-- PROVIDED DATA --
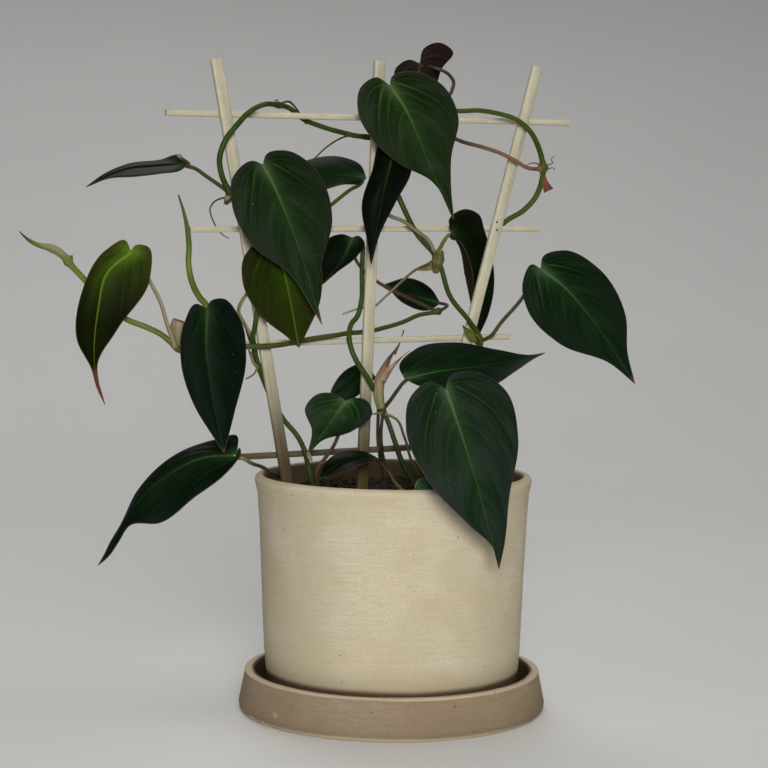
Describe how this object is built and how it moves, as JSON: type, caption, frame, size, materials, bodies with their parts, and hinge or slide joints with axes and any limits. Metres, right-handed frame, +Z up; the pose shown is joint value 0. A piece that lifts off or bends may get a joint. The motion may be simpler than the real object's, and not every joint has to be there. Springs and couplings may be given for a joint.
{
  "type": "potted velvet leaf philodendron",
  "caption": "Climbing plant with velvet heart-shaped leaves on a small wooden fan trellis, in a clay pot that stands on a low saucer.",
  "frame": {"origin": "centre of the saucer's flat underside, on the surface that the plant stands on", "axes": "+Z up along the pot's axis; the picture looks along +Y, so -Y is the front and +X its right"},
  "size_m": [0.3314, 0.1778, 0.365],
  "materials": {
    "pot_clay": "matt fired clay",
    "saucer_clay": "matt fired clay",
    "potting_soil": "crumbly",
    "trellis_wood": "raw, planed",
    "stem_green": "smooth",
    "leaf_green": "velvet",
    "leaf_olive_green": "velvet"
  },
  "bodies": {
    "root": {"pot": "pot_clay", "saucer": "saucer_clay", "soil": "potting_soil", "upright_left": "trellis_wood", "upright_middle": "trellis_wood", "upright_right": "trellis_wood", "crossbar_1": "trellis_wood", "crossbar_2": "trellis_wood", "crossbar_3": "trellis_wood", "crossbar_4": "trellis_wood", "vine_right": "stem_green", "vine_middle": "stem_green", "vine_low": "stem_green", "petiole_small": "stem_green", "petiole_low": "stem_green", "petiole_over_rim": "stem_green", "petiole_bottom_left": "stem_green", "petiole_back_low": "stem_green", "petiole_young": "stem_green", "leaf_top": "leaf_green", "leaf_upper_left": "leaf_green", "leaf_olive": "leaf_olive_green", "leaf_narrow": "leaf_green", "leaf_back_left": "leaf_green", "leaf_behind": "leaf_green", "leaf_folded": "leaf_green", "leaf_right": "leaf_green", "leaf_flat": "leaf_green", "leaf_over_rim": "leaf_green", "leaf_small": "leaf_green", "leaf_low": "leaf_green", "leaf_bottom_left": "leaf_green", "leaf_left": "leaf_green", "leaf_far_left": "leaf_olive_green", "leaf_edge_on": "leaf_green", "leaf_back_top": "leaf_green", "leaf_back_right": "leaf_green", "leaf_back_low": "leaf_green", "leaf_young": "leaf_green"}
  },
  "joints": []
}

-- EXERCISE DESCRIPTION --
Take the data above and return it exactly.

-- RESULT OF THIS TASK --
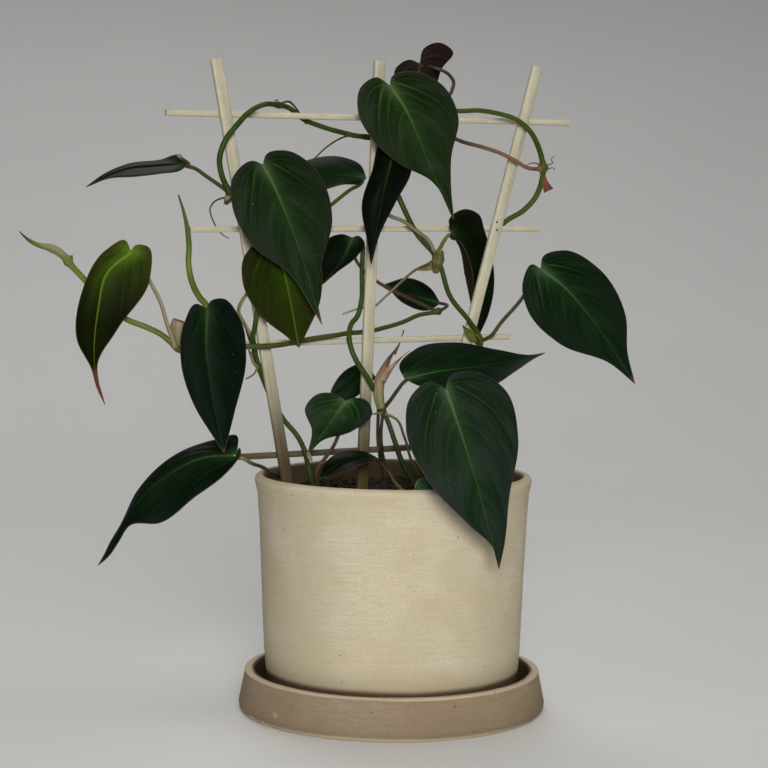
Describe how this object is built and how it moves, as JSON: type, caption, frame, size, materials, bodies with their parts, and hinge or slide joints with axes and any limits. Metres, right-handed frame, +Z up; the pose shown is joint value 0. A piece that lifts off or bends may get a joint. The motion may be simpler than the real object's, and not every joint has to be there. Springs and couplings may be given for a joint.
{
  "type": "potted velvet leaf philodendron",
  "caption": "Climbing plant with velvet heart-shaped leaves on a small wooden fan trellis, in a clay pot that stands on a low saucer.",
  "frame": {"origin": "centre of the saucer's flat underside, on the surface that the plant stands on", "axes": "+Z up along the pot's axis; the picture looks along +Y, so -Y is the front and +X its right"},
  "size_m": [0.3314, 0.1778, 0.365],
  "materials": {
    "pot_clay": "matt fired clay",
    "saucer_clay": "matt fired clay",
    "potting_soil": "crumbly",
    "trellis_wood": "raw, planed",
    "stem_green": "smooth",
    "leaf_green": "velvet",
    "leaf_olive_green": "velvet"
  },
  "bodies": {
    "root": {"pot": "pot_clay", "saucer": "saucer_clay", "soil": "potting_soil", "upright_left": "trellis_wood", "upright_middle": "trellis_wood", "upright_right": "trellis_wood", "crossbar_1": "trellis_wood", "crossbar_2": "trellis_wood", "crossbar_3": "trellis_wood", "crossbar_4": "trellis_wood", "vine_right": "stem_green", "vine_middle": "stem_green", "vine_low": "stem_green", "petiole_small": "stem_green", "petiole_low": "stem_green", "petiole_over_rim": "stem_green", "petiole_bottom_left": "stem_green", "petiole_back_low": "stem_green", "petiole_young": "stem_green", "leaf_top": "leaf_green", "leaf_upper_left": "leaf_green", "leaf_olive": "leaf_olive_green", "leaf_narrow": "leaf_green", "leaf_back_left": "leaf_green", "leaf_behind": "leaf_green", "leaf_folded": "leaf_green", "leaf_right": "leaf_green", "leaf_flat": "leaf_green", "leaf_over_rim": "leaf_green", "leaf_small": "leaf_green", "leaf_low": "leaf_green", "leaf_bottom_left": "leaf_green", "leaf_left": "leaf_green", "leaf_far_left": "leaf_olive_green", "leaf_edge_on": "leaf_green", "leaf_back_top": "leaf_green", "leaf_back_right": "leaf_green", "leaf_back_low": "leaf_green", "leaf_young": "leaf_green"}
  },
  "joints": []
}